§ Description of the task:
Write out the whole of the material exactly.

§ Collected material:
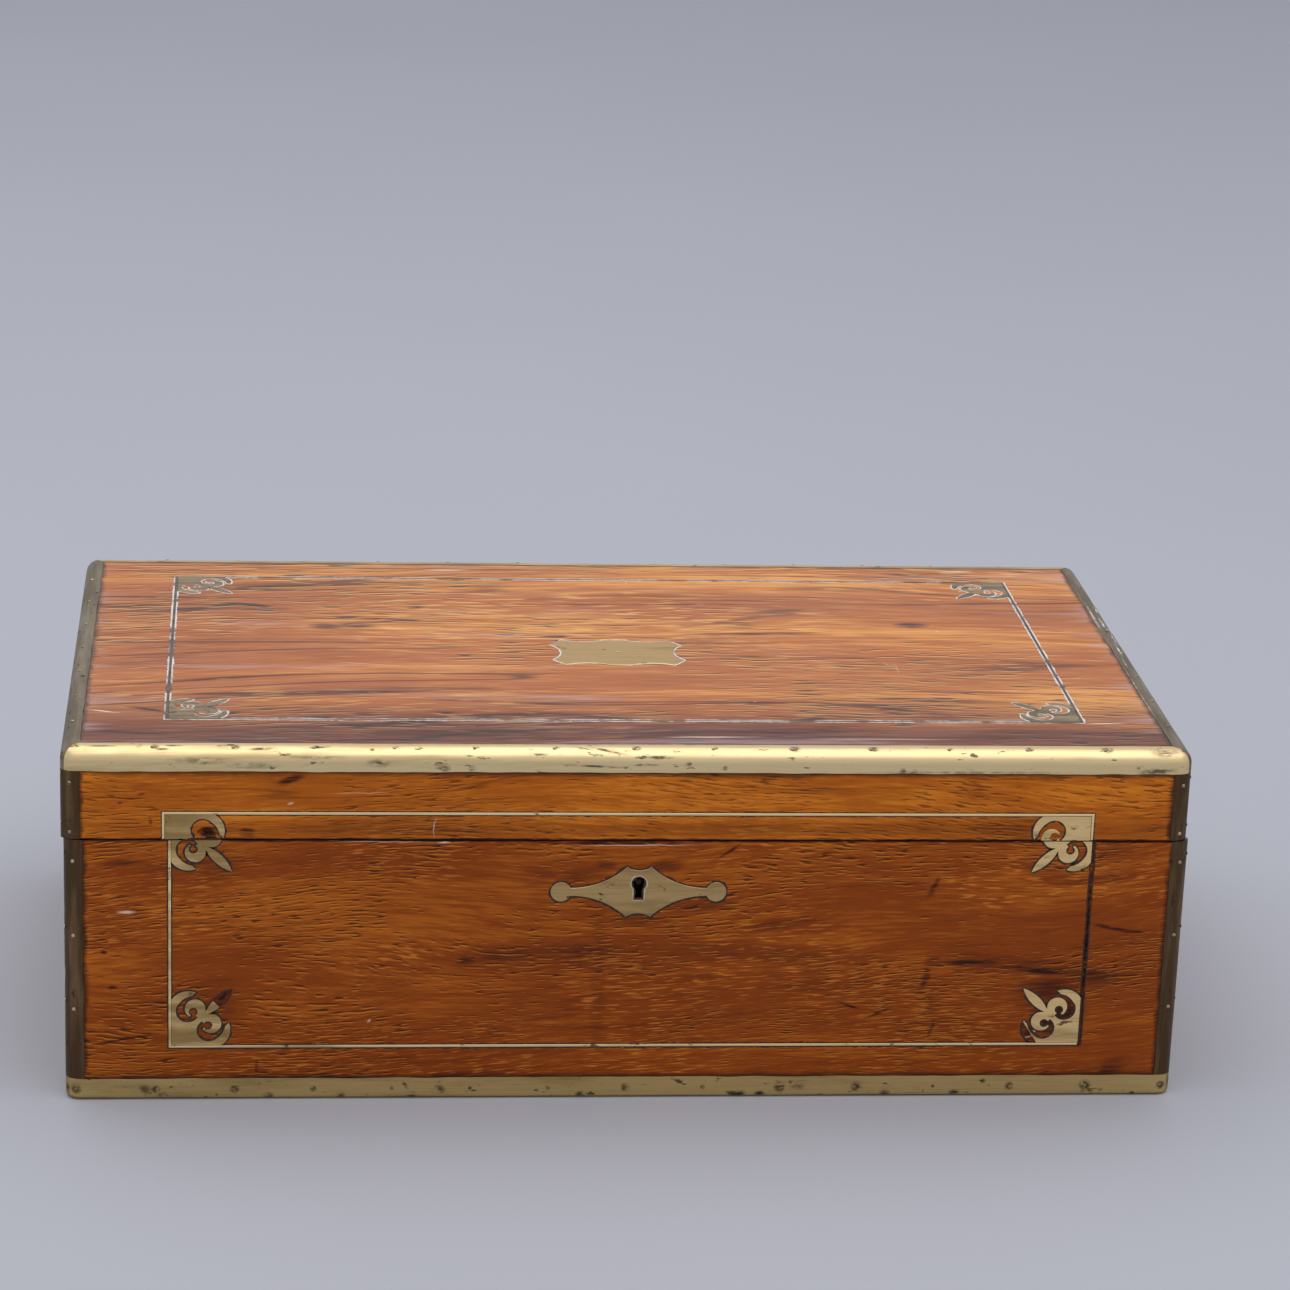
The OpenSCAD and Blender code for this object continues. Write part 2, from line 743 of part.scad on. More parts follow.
module staple_slot() {
    translate([0, staple_y, seam_z(staple_y)]) rotate([-seam_tilt, 0, 0])
        cube([staple_t + 1.2, staple_w + 1.2, 8], center = true);
}
lock_screw_r = 0.9;
lock_screw_head_r = 1.8;
module lock_screw_set(grow) {
    for (x = [-1, 1], z = [lock_low + 4, lock_low + lock_h * 0.75]) {
        translate([lock_x + x * (lock_l / 2 - 3.4), lock_y, z]) rotate([-90, 0, 0])
            screw(lock_screw_r + grow, lock_screw_head_r + grow, lock_d - 0.4 + grow);
    }
}
module lock_screws() {
    color(steel) lock_screw_set(0);
}
bolt_low = finger_z - 10;
bolt_bar_h = 4;
bolt_rest_gap = 0.7;
module bolt_finger(x) {
    tip = x - staple_t / 2 - bolt_rest_gap;
    root = tip - bolt_travel - 0.7;
    box(root - finger, root + eps, -finger / 2, finger / 2, bolt_low, finger_z + finger / 2);
    box(root, tip, -finger / 2, finger / 2, finger_z - finger / 2, finger_z + finger / 2);
}
module lock_bolt() {
    left = -staple_x - staple_t / 2 - bolt_rest_gap - bolt_travel - 0.7 - finger;
    right = staple_x - staple_t / 2 - bolt_rest_gap - bolt_travel - 0.7;
    color(steel) translate([lock_x, finger_y, 0]) {
        box(left, right, -finger / 2, finger / 2, bolt_low, bolt_low + bolt_bar_h);
        bolt_finger(-staple_x);
        bolt_finger(staple_x);
    }
}

// Base hinge pieces
module base_hinge_leaves() {
    color(brass) in_seam() at_hinges() butt_leaf(0);
}
module base_hinge_screws() {
    color(brass) in_seam() at_hinges() butt_screws(0);
}
module hinge_pins() {
    color(brass) in_seam() at_hinges()
        translate([-hinge_l / 2, 0, 0]) rotate([0, 90, 0]) cylinder(r = hinge_pin_r, h = hinge_l);
}

// Fittings inside the base
module upper_floor() {
    color(inner_wood) box(-inner_x, inner_x, -inner_y, divider_y, floor_z - floor_t, floor_z);
}
module cleats() {
    color(inner_wood) {
        box(-inner_x, inner_x, -inner_y, -inner_y + ledge, floor_z - floor_t - ledge, floor_z - floor_t);
        both_sides() box(tray_end - ledge / 2, tray_end, -inner_y, divider_y, tray_z - ledge, tray_z);
    }
}
module well_divider() {
    color(inner_wood) difference() {
        intersection() {
            box(-inner_x, inner_x, divider_y, divider_y + divider_t, divider_z, case_h);
            below_seam(flap_face);
        }
        intersection() {
            box(-case_w, case_w, divider_y + divider_rim, case_d, 0, case_h);
            above_seam(-ledge_face);
        }
    }
}
module ink_partitions() {
    color(inner_wood) both_sides() intersection() {
        box(tray_end, tray_end + partition_t, -inner_y, divider_y, floor_z, case_h);
        below_seam(flap_face);
    }
}
tray_gap = 0.6;
nib_w = 44;
module pen_tray() {
    x = tray_end - tray_gap;
    y0 = -inner_y + tray_gap;
    y1 = divider_y - tray_gap;
    mid = (y0 + y1) / 2;
    color(inner_wood) difference() {
        box(-x, x, y0, y1, tray_z, tray_z + tray_h);
        translate([-x + 8, mid, tray_z + tray_h + 2]) rotate([0, 90, 0])
            cylinder(r = cove_r, h = 2 * x - nib_w - 24);
        box(x - 8 - nib_w, x - 8, y0 + 6, y1 - 6, tray_z + 6, case_h);
    }
}
ink_x = inner_x - ink_w / 2;
ink_y = -inner_y + ink_w / 2;
neck_r = well_r + 3;
neck_h = 3.5;
module inkwell() {
    c = 4;
    h = well_w / 2;
    color(glass) translate([ink_x, ink_y, floor_z]) difference() {
        union() {
            linear_extrude(well_h) polygon([[-h + c, -h], [h - c, -h], [h, -h + c], [h, h - c], [h - c, h],
                                            [-h + c, h], [-h, h - c], [-h, -h + c]]);
            cylinder(r = neck_r, h = well_h + neck_h);
        }
        translate([0, 0, 5]) cylinder(r = well_r, h = well_h + neck_h);
    }
}
module inkwell_left() {
    mirror([1, 0, 0]) inkwell();
}
module inkwell_right() {
    inkwell();
}
module inkwell_caps() {
    color(brass) both_sides() translate([ink_x, ink_y, floor_z + well_h + fit / 2]) difference() {
        union() {
            cylinder(r = neck_r + 2, h = neck_h + 3);
            translate([0, 0, neck_h + 3]) cylinder(r = neck_r * 0.7, h = 1.6);
        }
        translate([0, 0, -eps]) cylinder(r = neck_r + fit, h = neck_h + fit);
    }
}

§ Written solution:
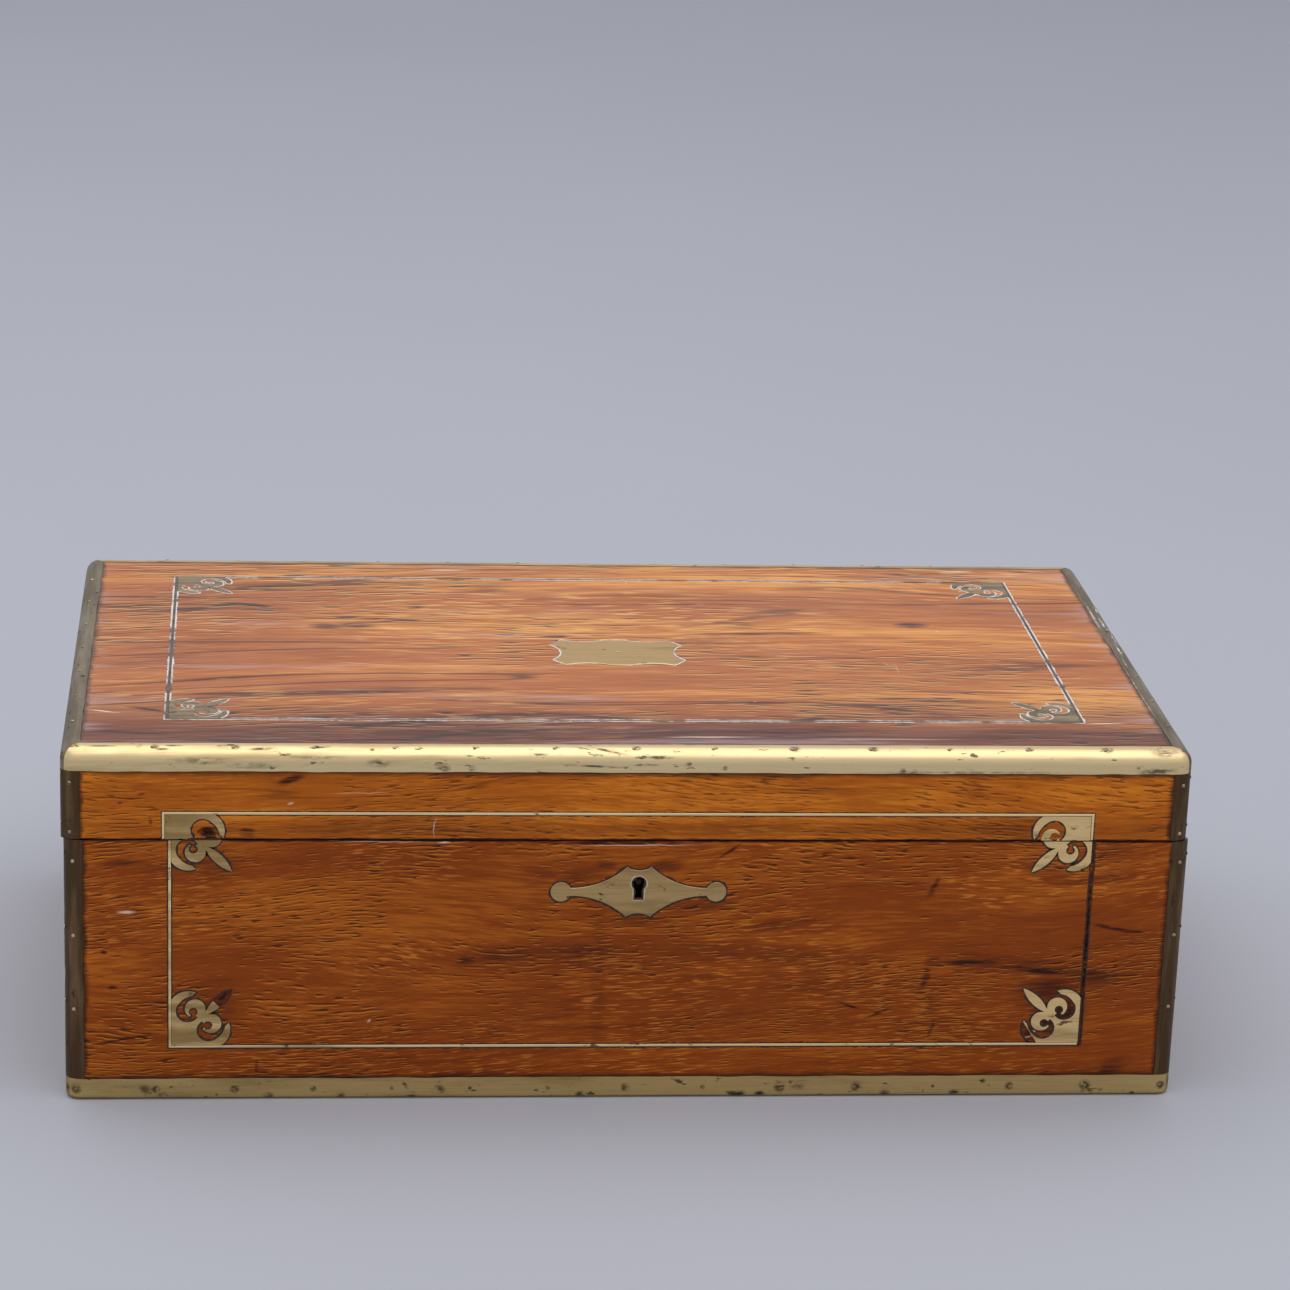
The OpenSCAD and Blender code for this object continues. Write part 2, from line 743 of part.scad on. More parts follow.
module staple_slot() {
    translate([0, staple_y, seam_z(staple_y)]) rotate([-seam_tilt, 0, 0])
        cube([staple_t + 1.2, staple_w + 1.2, 8], center = true);
}
lock_screw_r = 0.9;
lock_screw_head_r = 1.8;
module lock_screw_set(grow) {
    for (x = [-1, 1], z = [lock_low + 4, lock_low + lock_h * 0.75]) {
        translate([lock_x + x * (lock_l / 2 - 3.4), lock_y, z]) rotate([-90, 0, 0])
            screw(lock_screw_r + grow, lock_screw_head_r + grow, lock_d - 0.4 + grow);
    }
}
module lock_screws() {
    color(steel) lock_screw_set(0);
}
bolt_low = finger_z - 10;
bolt_bar_h = 4;
bolt_rest_gap = 0.7;
module bolt_finger(x) {
    tip = x - staple_t / 2 - bolt_rest_gap;
    root = tip - bolt_travel - 0.7;
    box(root - finger, root + eps, -finger / 2, finger / 2, bolt_low, finger_z + finger / 2);
    box(root, tip, -finger / 2, finger / 2, finger_z - finger / 2, finger_z + finger / 2);
}
module lock_bolt() {
    left = -staple_x - staple_t / 2 - bolt_rest_gap - bolt_travel - 0.7 - finger;
    right = staple_x - staple_t / 2 - bolt_rest_gap - bolt_travel - 0.7;
    color(steel) translate([lock_x, finger_y, 0]) {
        box(left, right, -finger / 2, finger / 2, bolt_low, bolt_low + bolt_bar_h);
        bolt_finger(-staple_x);
        bolt_finger(staple_x);
    }
}

// Base hinge pieces
module base_hinge_leaves() {
    color(brass) in_seam() at_hinges() butt_leaf(0);
}
module base_hinge_screws() {
    color(brass) in_seam() at_hinges() butt_screws(0);
}
module hinge_pins() {
    color(brass) in_seam() at_hinges()
        translate([-hinge_l / 2, 0, 0]) rotate([0, 90, 0]) cylinder(r = hinge_pin_r, h = hinge_l);
}

// Fittings inside the base
module upper_floor() {
    color(inner_wood) box(-inner_x, inner_x, -inner_y, divider_y, floor_z - floor_t, floor_z);
}
module cleats() {
    color(inner_wood) {
        box(-inner_x, inner_x, -inner_y, -inner_y + ledge, floor_z - floor_t - ledge, floor_z - floor_t);
        both_sides() box(tray_end - ledge / 2, tray_end, -inner_y, divider_y, tray_z - ledge, tray_z);
    }
}
module well_divider() {
    color(inner_wood) difference() {
        intersection() {
            box(-inner_x, inner_x, divider_y, divider_y + divider_t, divider_z, case_h);
            below_seam(flap_face);
        }
        intersection() {
            box(-case_w, case_w, divider_y + divider_rim, case_d, 0, case_h);
            above_seam(-ledge_face);
        }
    }
}
module ink_partitions() {
    color(inner_wood) both_sides() intersection() {
        box(tray_end, tray_end + partition_t, -inner_y, divider_y, floor_z, case_h);
        below_seam(flap_face);
    }
}
tray_gap = 0.6;
nib_w = 44;
module pen_tray() {
    x = tray_end - tray_gap;
    y0 = -inner_y + tray_gap;
    y1 = divider_y - tray_gap;
    mid = (y0 + y1) / 2;
    color(inner_wood) difference() {
        box(-x, x, y0, y1, tray_z, tray_z + tray_h);
        translate([-x + 8, mid, tray_z + tray_h + 2]) rotate([0, 90, 0])
            cylinder(r = cove_r, h = 2 * x - nib_w - 24);
        box(x - 8 - nib_w, x - 8, y0 + 6, y1 - 6, tray_z + 6, case_h);
    }
}
ink_x = inner_x - ink_w / 2;
ink_y = -inner_y + ink_w / 2;
neck_r = well_r + 3;
neck_h = 3.5;
module inkwell() {
    c = 4;
    h = well_w / 2;
    color(glass) translate([ink_x, ink_y, floor_z]) difference() {
        union() {
            linear_extrude(well_h) polygon([[-h + c, -h], [h - c, -h], [h, -h + c], [h, h - c], [h - c, h],
                                            [-h + c, h], [-h, h - c], [-h, -h + c]]);
            cylinder(r = neck_r, h = well_h + neck_h);
        }
        translate([0, 0, 5]) cylinder(r = well_r, h = well_h + neck_h);
    }
}
module inkwell_left() {
    mirror([1, 0, 0]) inkwell();
}
module inkwell_right() {
    inkwell();
}
module inkwell_caps() {
    color(brass) both_sides() translate([ink_x, ink_y, floor_z + well_h + fit / 2]) difference() {
        union() {
            cylinder(r = neck_r + 2, h = neck_h + 3);
            translate([0, 0, neck_h + 3]) cylinder(r = neck_r * 0.7, h = 1.6);
        }
        translate([0, 0, -eps]) cylinder(r = neck_r + fit, h = neck_h + fit);
    }
}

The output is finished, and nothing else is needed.